═══ Material provided ═══

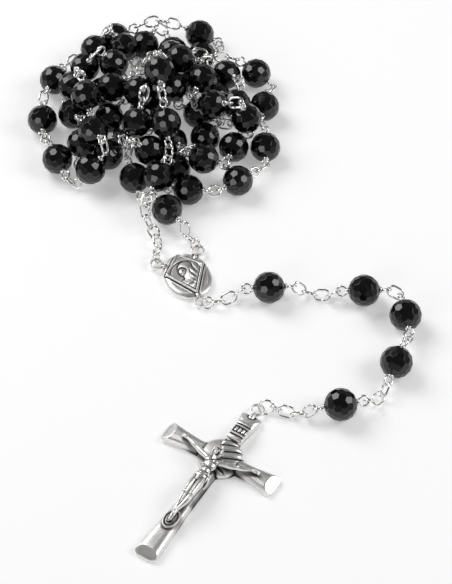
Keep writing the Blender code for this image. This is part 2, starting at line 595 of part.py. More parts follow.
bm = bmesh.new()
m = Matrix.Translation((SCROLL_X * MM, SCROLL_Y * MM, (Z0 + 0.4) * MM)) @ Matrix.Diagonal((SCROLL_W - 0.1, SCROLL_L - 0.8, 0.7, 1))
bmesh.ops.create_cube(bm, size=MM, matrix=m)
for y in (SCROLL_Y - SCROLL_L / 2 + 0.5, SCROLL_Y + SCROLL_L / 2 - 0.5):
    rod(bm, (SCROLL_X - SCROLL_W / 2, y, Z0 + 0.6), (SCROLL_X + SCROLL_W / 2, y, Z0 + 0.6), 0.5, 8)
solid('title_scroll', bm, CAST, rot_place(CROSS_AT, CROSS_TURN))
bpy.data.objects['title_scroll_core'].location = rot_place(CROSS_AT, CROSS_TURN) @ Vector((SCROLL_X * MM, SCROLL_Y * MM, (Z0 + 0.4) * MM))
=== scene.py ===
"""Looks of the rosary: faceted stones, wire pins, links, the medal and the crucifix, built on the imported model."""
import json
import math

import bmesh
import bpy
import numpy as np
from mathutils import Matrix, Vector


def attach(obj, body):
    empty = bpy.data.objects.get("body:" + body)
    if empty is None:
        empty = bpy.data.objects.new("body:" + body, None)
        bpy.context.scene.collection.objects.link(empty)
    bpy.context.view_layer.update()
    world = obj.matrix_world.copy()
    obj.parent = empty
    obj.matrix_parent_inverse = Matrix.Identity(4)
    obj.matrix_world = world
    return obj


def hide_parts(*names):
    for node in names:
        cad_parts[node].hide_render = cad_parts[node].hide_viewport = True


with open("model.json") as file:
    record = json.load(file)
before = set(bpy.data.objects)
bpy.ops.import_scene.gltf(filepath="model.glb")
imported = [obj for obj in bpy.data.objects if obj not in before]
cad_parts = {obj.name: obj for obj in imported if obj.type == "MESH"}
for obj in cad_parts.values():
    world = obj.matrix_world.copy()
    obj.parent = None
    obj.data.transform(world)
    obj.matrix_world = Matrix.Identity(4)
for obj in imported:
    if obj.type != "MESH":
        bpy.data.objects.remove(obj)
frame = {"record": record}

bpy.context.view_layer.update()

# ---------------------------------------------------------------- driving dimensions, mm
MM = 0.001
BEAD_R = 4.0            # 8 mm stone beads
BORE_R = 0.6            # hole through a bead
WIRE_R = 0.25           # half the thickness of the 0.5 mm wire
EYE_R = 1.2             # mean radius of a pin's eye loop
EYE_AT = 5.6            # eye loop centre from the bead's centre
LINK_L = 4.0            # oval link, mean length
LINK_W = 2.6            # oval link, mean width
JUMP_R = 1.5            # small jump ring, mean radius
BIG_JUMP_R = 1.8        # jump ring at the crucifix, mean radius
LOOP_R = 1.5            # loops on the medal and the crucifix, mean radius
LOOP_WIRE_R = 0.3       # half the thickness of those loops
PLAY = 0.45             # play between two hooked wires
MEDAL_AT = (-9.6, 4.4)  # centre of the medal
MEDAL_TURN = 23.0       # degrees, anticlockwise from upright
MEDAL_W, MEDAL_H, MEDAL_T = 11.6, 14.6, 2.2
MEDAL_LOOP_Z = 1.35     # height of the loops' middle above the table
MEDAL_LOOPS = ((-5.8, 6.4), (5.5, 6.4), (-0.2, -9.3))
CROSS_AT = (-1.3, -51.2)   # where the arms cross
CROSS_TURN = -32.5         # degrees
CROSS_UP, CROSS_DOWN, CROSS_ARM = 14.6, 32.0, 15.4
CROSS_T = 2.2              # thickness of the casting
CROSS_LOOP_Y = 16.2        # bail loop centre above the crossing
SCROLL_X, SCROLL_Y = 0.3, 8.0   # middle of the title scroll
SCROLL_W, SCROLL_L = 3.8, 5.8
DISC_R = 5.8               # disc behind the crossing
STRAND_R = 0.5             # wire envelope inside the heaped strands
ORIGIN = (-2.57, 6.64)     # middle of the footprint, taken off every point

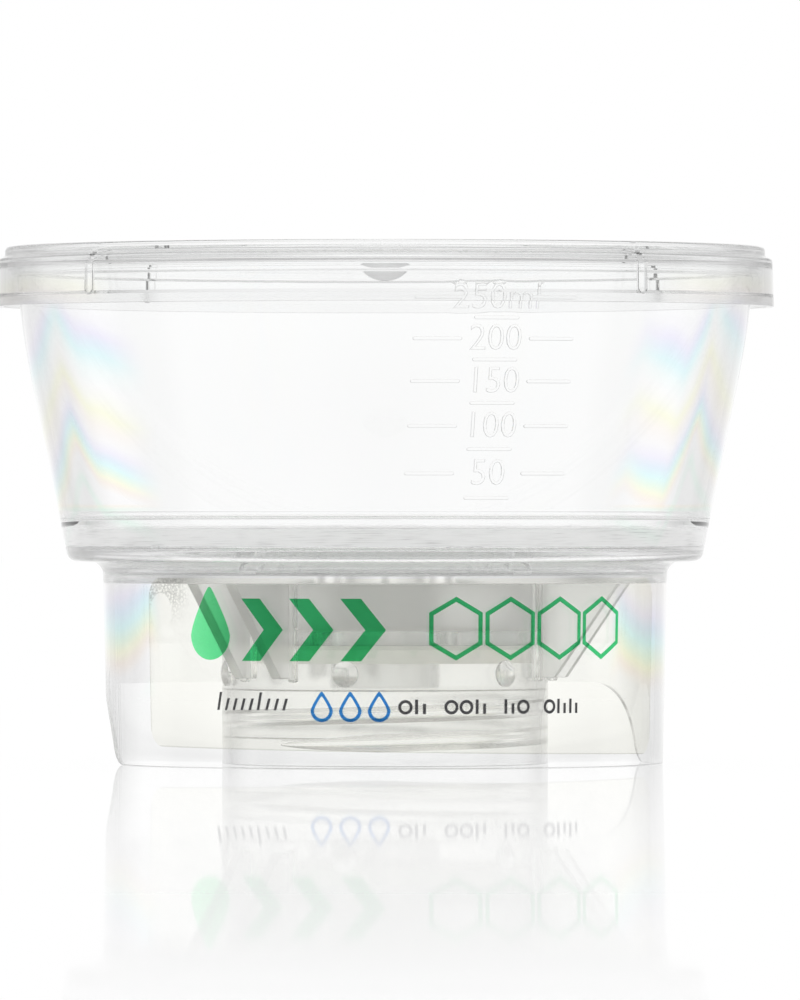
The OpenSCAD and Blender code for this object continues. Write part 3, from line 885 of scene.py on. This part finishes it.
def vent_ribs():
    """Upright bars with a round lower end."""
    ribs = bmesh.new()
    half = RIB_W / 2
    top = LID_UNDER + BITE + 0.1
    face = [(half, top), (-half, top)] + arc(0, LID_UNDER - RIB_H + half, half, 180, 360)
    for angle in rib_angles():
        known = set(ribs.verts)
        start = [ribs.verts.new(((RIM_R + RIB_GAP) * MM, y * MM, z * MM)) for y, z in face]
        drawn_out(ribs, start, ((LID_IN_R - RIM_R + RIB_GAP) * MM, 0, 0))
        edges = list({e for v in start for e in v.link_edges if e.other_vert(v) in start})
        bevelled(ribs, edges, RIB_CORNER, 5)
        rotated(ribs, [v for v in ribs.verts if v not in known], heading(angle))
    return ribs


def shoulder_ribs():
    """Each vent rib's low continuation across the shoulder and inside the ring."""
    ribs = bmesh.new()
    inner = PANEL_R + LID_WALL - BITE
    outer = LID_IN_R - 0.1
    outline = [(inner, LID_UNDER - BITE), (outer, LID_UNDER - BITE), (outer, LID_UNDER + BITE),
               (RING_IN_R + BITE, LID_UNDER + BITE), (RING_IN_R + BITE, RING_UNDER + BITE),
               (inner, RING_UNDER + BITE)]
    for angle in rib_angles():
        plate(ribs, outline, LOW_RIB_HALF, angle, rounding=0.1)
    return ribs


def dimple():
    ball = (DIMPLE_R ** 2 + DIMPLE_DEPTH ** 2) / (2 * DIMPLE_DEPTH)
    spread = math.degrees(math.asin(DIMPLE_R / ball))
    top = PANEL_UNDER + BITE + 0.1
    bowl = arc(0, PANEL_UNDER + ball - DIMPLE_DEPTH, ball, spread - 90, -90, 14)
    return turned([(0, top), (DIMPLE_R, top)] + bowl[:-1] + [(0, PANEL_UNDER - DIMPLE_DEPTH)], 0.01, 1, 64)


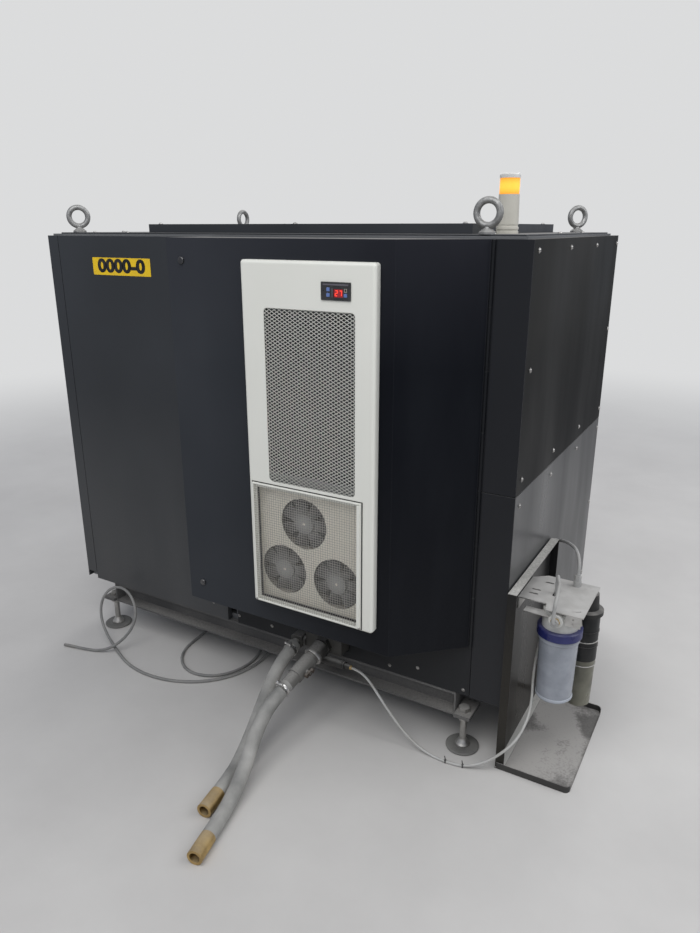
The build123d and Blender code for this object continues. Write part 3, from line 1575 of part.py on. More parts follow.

═══

## Exercise details
Taking the records above, retype every line from the one with "rot_place(CROSS_AT, CROSS_TURN) @" down to the one with "obj.matrix_parent_inverse = Matrix.Identity(4)", exactly and with nothing else.

## Result of this exercise
bpy.data.objects['title_scroll_core'].location = rot_place(CROSS_AT, CROSS_TURN) @ Vector((SCROLL_X * MM, SCROLL_Y * MM, (Z0 + 0.4) * MM))
=== scene.py ===
"""Looks of the rosary: faceted stones, wire pins, links, the medal and the crucifix, built on the imported model."""
import json
import math

import bmesh
import bpy
import numpy as np
from mathutils import Matrix, Vector


def attach(obj, body):
    empty = bpy.data.objects.get("body:" + body)
    if empty is None:
        empty = bpy.data.objects.new("body:" + body, None)
        bpy.context.scene.collection.objects.link(empty)
    bpy.context.view_layer.update()
    world = obj.matrix_world.copy()
    obj.parent = empty
    obj.matrix_parent_inverse = Matrix.Identity(4)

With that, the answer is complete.